As we approached the gate we had walked in, we saw that it was closed. We also saw that there wasn't a guard in the little bunkhouse to open it for us. We knew that the one further up campus was locked... and the only other option was the gate on the corner of campus diagonally opposite from us. We were wet and tired. A car approached on the other side and we waited, hopeful that they would trigger the gate to open. The vehicle slowly approached the spot, sat on it for a while, and we stared dejectedly at each other. The man asked from his car, "How do you get in?" We said, "How do you get out?!"
We all laughed at our predicament and they drove off. And then we starved to death. The End.

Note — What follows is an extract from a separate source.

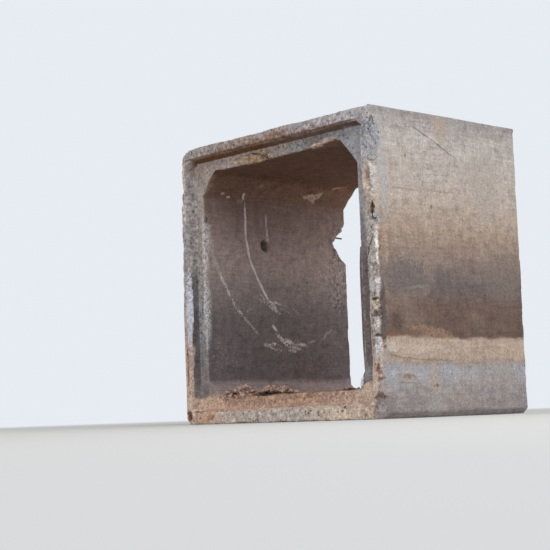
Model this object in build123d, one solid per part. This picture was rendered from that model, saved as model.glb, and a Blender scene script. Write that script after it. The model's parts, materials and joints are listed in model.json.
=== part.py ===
"""Precast concrete box culvert unit: one casting, socket at the front, spigot at the back.

Millimetres. X runs across the span, Y along the waterway from the socket face to the spigot end,
and Z up. The origin is under the middle of the unit, at the level that it stands on.
"""

import os

from build123d import *

# Waterway
span = 1000.0
rise = 1050.0
haunch = 100.0

# Shell
wall = 125.0
slab = 125.0
laying_length = 965.0
arris_chamfer = 25.0

# Joint: the socket's rim stands round a shoulder, and the next unit's spigot enters it
socket_depth = 40.0
socket_rim = 55.0
socket_taper = 15.0
joint_gap = 5.0
joint_corner = 30.0

# Lifting recesses, one in each side wall, open to the waterway
recess_radius = 30.0
recess_depth = 80.0
recess_mouth = 5.0
recess_from_socket = 435.0
recess_height = 860.0

# Spall at the spigot end of the left wall, broken out from the waterway side
spall_top = 1020.0
spall_bottom = 785.0
spall_deepest = 895.0
spall_reach = 98.0
spall_lip = 22.0

# Break in the socket's right arris, above its bottom corner
corner_break_height = 130.0
corner_break_across = 48.0
corner_break_back = 62.0

spigot_length = socket_depth - joint_gap
overall_length = laying_length + spigot_length
outer_width = span + 2 * wall
outer_height = rise + 2 * slab
socket_face = -overall_length / 2
spigot_root = socket_face + laying_length
spigot_end = overall_length / 2
mid_height = outer_height / 2
overcut = 10.0


def frame_section(y, inset, corner):
    """The outer rectangle moved in by inset, with its corners cut off, on the cross plane at y."""
    rectangle = Rectangle(outer_width - 2 * inset, outer_height - 2 * inset)
    cut = chamfer(rectangle.vertices(), corner)
    return Plane.XZ.offset(-y) * Pos(0, mid_height) * cut


def barrel():
    """The outer body from the socket face to the spigot's root."""
    return extrude(frame_section(socket_face, 0, arris_chamfer), laying_length, dir=(0, 1, 0))


def tapered_frame(start, start_inset, end, end_inset, corner):
    """A solid between two cross sections, each the outer rectangle moved in by its own inset."""
    return loft([frame_section(start, start_inset, corner), frame_section(end, end_inset, corner)])


def socket_void():
    """The tapered space inside the rim, carried past the face along the same taper."""
    rate = socket_taper / socket_depth
    return tapered_frame(
        socket_face - overcut,
        socket_rim - rate * overcut,
        socket_face + socket_depth,
        socket_rim + socket_taper,
        joint_corner,
    )


def spigot():
    """The lip that enters the next socket, parallel to it and one joint gap inside it."""
    rate = socket_taper / socket_depth
    root_inset = socket_rim + joint_gap
    return tapered_frame(
        spigot_root - overcut,
        root_inset - rate * overcut,
        spigot_end,
        root_inset + rate * spigot_length,
        joint_corner,
    )


def waterway():
    """The bore: a rectangle with 45 degree haunches, right through the unit."""
    opening = chamfer(Rectangle(span, rise).vertices(), haunch)
    section = Plane.XZ.offset(overcut - socket_face) * Pos(0, mid_height) * opening
    return extrude(section, overall_length + 2 * overcut, dir=(0, 1, 0))


def lifting_recess(side):
    """A blind round recess with a bevelled mouth. Side is 1 for the right wall and -1 for the left."""
    mouth = Plane(
        origin=(side * span / 2, socket_face + recess_from_socket, recess_height),
        z_dir=(side, 0, 0),
    )
    hole = extrude(mouth.offset(-overcut) * Circle(recess_radius), recess_depth + overcut)
    bevel = loft([mouth * Circle(recess_radius + recess_mouth), mouth.offset(recess_mouth) * Circle(recess_radius)])
    return hole + bevel


def end_spall():
    """The piece missing from the left wall's spigot end: deep at the waterway, thin at the outside."""
    inner_x = -span / 2 + overcut
    outer_x = -outer_width / 2 - overcut
    inner_plane = Plane(origin=(inner_x, 0, 0), x_dir=(0, 1, 0), z_dir=(1, 0, 0))
    outer_plane = Plane(origin=(outer_x, 0, 0), x_dir=(0, 1, 0), z_dir=(1, 0, 0))
    past_end = spigot_end + overcut
    deep = Polyline(
        (past_end, spall_bottom),
        (spigot_end - 0.45 * spall_reach, spall_bottom + 0.3 * (spall_deepest - spall_bottom)),
        (spigot_end - spall_reach, spall_deepest),
        (spigot_end - 0.4 * spall_reach, spall_deepest + 0.45 * (spall_top - spall_deepest)),
        (past_end, spall_top),
        close=True,
    )
    shallow = Polyline(
        (past_end, spall_bottom + spall_lip),
        (spigot_end - 0.1 * spall_reach, spall_bottom + 2 * spall_lip),
        (spigot_end - 0.25 * spall_reach, spall_deepest),
        (spigot_end - 0.1 * spall_reach, spall_top - 2 * spall_lip),
        (past_end, spall_top - spall_lip),
        close=True,
    )
    return loft([inner_plane * make_face(deep), outer_plane * make_face(shallow)], ruled=True)


def corner_break():
    """The chip off the socket's right arris, from the floor up, tapering out at its top."""
    right = outer_width / 2
    section = Polyline(
        (right - corner_break_across, socket_face - overcut),
        (right + overcut, socket_face - overcut),
        (right + overcut, socket_face + corner_break_back),
        close=True,
    )
    base = Plane.XY.offset(-overcut) * make_face(section)
    tip = Polyline(
        (right - 0.3 * corner_break_across, socket_face - overcut),
        (right + overcut, socket_face - overcut),
        (right + overcut, socket_face + 0.3 * corner_break_back),
        close=True,
    )
    top = Plane.XY.offset(corner_break_height) * make_face(tip)
    return loft([base, top], ruled=True)


def culvert():
    """The finished casting."""
    body = barrel() + spigot()
    body -= socket_void()
    body -= waterway()
    for side in (-1, 1):
        body -= lifting_recess(side)
    body -= end_spall()
    body -= corner_break()
    return body


os.makedirs("parts", exist_ok=True)
export_step(culvert(), "parts/box_culvert_unit.step")
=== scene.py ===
"""A weathered precast concrete box culvert unit, laid out as a Blender add-on and run as a script.

Metres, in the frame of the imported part. X runs across the span, Y along the waterway from the socket
face to the spigot end, and Z up. The unit stands on Z = 0.
"""

import json
import math

import bmesh
import bpy
import numpy as np
from bpy.props import FloatProperty, FloatVectorProperty, IntProperty, PointerProperty
from mathutils import Matrix, Quaternion, Vector, noise


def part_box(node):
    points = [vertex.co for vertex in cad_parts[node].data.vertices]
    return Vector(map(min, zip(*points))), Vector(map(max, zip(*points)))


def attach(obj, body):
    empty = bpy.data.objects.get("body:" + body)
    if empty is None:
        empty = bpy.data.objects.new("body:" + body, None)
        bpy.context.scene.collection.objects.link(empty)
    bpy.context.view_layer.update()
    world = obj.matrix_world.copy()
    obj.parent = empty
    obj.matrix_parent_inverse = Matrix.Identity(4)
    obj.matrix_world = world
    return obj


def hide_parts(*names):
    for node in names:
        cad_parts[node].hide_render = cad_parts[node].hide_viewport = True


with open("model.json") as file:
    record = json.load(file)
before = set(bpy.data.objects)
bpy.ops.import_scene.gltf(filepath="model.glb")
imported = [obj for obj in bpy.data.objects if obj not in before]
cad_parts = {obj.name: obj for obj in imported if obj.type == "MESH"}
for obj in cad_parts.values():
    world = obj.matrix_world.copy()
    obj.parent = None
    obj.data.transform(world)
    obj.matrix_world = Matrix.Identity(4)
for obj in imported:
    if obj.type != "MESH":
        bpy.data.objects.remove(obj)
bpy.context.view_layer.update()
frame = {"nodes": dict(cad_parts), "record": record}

bl_info = {
    "name": "Weathered box culvert",
    "version": (1, 0, 0),
    "blender": (4, 5, 0),
    "location": "3D View > Sidebar > Culvert",
    "description": "Wears, stains and soils a precast concrete box culvert unit",
    "category": "Object",
}

NODE = "box_culvert_unit"

# Places of the casting, from the frame
MOUNTS = {mount["name"]: Vector(mount["pos_m"]) for mount in frame["record"]["mounts"]}
LOW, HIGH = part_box(NODE)
HALF_WIDTH = HIGH.x
TOP = HIGH.z
MID_HEIGHT = TOP / 2
SOCKET_FACE = MOUNTS["socket_rim"].y
SHOULDER = MOUNTS["socket_shoulder"].y
SPIGOT_ROOT = MOUNTS["spigot_shoulder"].y
SPIGOT_END = MOUNTS["spigot_end"].y

# Sizes of the casting's section
WALL = 0.125
HAUNCH = 0.1
ARRIS = 0.025
RIM = 0.055
JOINT_CORNER = 0.03
SPIGOT_INSET = 0.073
BORE_HALF = HALF_WIDTH - WALL
WALL_X = -BORE_HALF
SIDE_X = HALF_WIDTH

# Outlines of the section: half width, half height and cut corner
OUTER = (HALF_WIDTH, MID_HEIGHT, ARRIS)
BORE = (BORE_HALF, MID_HEIGHT - WALL, HAUNCH)
RIM_INSIDE = (HALF_WIDTH - RIM, MID_HEIGHT - RIM, JOINT_CORNER)
SPIGOT = (HALF_WIDTH - SPIGOT_INSET, MID_HEIGHT - SPIGOT_INSET, JOINT_CORNER)

# How far the socket's outer edge is broken back: (height, size) up a side, (x, size) along the top
LEFT_BREAK = (
    (0.0, 0.004), (0.5, 0.004), (0.6, 0.012), (0.68, 0.016), (0.86, 0.017), (1.05, 0.024), (1.2, 0.031),
    (1.28, 0.032),
)
RIGHT_BREAK_BACK = (
    (0.0, 0.008), (0.3, 0.009), (0.5, 0.018), (0.7, 0.017), (0.9, 0.022), (1.06, 0.036), (1.21, 0.040),
    (1.28, 0.010),
)
RIGHT_BREAK_ACROSS = (
    (0.0, 0.007), (0.3, 0.010), (0.5, 0.014), (0.7, 0.012), (0.9, 0.014), (1.06, 0.024), (1.21, 0.030),
    (1.28, 0.008),
)
TOP_BREAK = (
    (-0.6, 0.011), (-0.52, 0.008), (-0.47, 0.003), (-0.34, 0.002), (-0.24, 0.006), (-0.03, 0.008),
    (0.04, 0.003), (0.17, 0.002), (0.23, 0.007), (0.34, 0.007), (0.40, 0.002), (0.6, 0.002),
)

# How far the waterway's near edge is broken back, by x: across the shoulder, then inwards, above mid height
ARCH_BREAK_ACROSS = (
    (-0.5, 0.006), (-0.44, 0.012), (-0.38, 0.007), (-0.27, 0.006), (-0.2, 0.005), (-0.115, 0.004),
    (-0.09, 0.014), (-0.03, 0.012), (0.2, 0.006), (0.25, 0.012), (0.37, 0.021), (0.42, 0.014), (0.46, 0.012),
    (0.495, 0.003),
)
ARCH_BREAK_BACK = (
    (-0.5, 0.008), (-0.2, 0.012), (0.2, 0.010), (0.27, 0.05), (0.38, 0.07), (0.46, 0.03), (0.495, 0.004),
)

# How much the lower haunches are trimmed, by y, and how far into the concrete the trim is felt
LOW_TRIM = ((SOCKET_FACE, 0.0105), (SPIGOT_END, 0.0245))
LOW_TRIM_REACH = 0.05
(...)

Actually, we just stared at the tantalizingly small opening that the gate had left us. I knew I was the problem. You see, my husband was/is known as the monkey for his climbing skills and Vic is called the ninja. They could go over the gate. So, I suggested it first. Vic voiced that it looked a little unsteady and he would rather go over the fence part. I knew I definitely could NOT go over the fence, but could go over the gate. It wasn't really going to be that difficult... just something that a monkey and a ninja would not ask of a girl, being the gentlemen that they are. Jim neatly climbed over and offered me a hand. After jumping from the top into his arms, we rode away on a white horse, into the sunset.

Actually, he just kissed me on the forehead and turned back around to see watch Vic climb over the fence. The ninja, of course, had disappeared. What?! How?! He HAD been eyeing a tree further up the fence, so we headed in that direction. As we approached the overhanging branches, they rustled mysteriously, a black duffle bag came sailing over the sharp points of the fence, and Vic dropped onto the sidewalk. Once again, we walked towards the car, this time really laughing about the fence's intention of keeping cadets (and their wives!) in.

It was fun, I was disturbed, everyone was wet, and we all laughed. Praise God for memories like these.